At first glance, This Is That
seems to be a basic CBC
Radio news interview show; kind of interesting, but mostly inoffensive, maybe a little bland. Most listeners realize that it's really a comedy show that's managed to pull off a perfect style parody, probably around the time the commentators start talking about lowering the drinking age in Quebec to 14
— 12 if you're with an adult. Many don't. They call in to comment or complain, which the show uses as part of the comedy.
This Is That has tropes like this:
- Affectionate Parody: "We come from a place of being huge fans of the CBC."
- Audience Participation
- Like the real news shows it's based on, This Is That invites listeners to call in and comment on the stories, but since the stories are fake, the comments are Played for Laughs.

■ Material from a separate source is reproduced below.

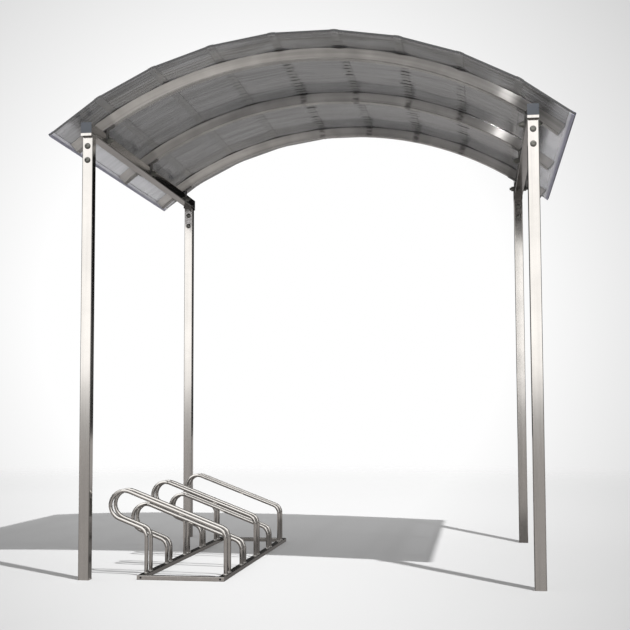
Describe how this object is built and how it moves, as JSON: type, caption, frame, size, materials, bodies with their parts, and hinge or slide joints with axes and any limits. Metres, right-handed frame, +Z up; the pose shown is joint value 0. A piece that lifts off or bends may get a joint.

- The show also asks podcast listeners to let the show know where they were when they listened to the show.
- Cloudcuckoolander: The recurring commentator, Sue.
- Catch Phrase:
- "Well, this has been This Is That for this week. Next week, this will be that..."
- "Sue calling!" and "I thought you'd have fun with that."
- News Parody: Definitely the Faux News type.
- Poe's Law
- One story satirized the rise of no-frills airlines by interviewing an airline representative about his airline's new standing-room only flight. Many people called in and thought it was a good idea.
- Another story involved Toronto starting a pay-per-use system for city parks, which got a number of angry calls. This might not seem like a Poe's Law example at first, unless you're familiar with former Toronto Mayor Rob Ford's ultra-conservative style of governance.
- Punctuated! For! Emphasis!
- Heard at the end of the opening voice-over.
- "This. Was. That." is used at the very end of the show.
- Serious Business
- The opening voice-over (as quoted above).
- One story was a breaking news report about the "situation at the airport". The reporter and host both sounded like they were talking about a serious incident, but they're really just talking about a normal day at any airport.
- "People are literally coming and going."
- Another story talks about the divided town of Lloydminster, a (real) town which is half in Alberta and half in Saskatchewan, portraying the two sides as if it were a divided town like West and East Berlin.
- One Saskatchewan-side interviewee talked about having to drive out of town to get a truck with Alberta plates to go to the Home Depot.
- Stealth Parody: The show sounds so much like a regular CBC Radio news interview show that many people are fooled into calling in to comment (often angrily) about the stories.
- The creators themselves said, “We want to sort of camouflage ourselves to be as authentic as possible.”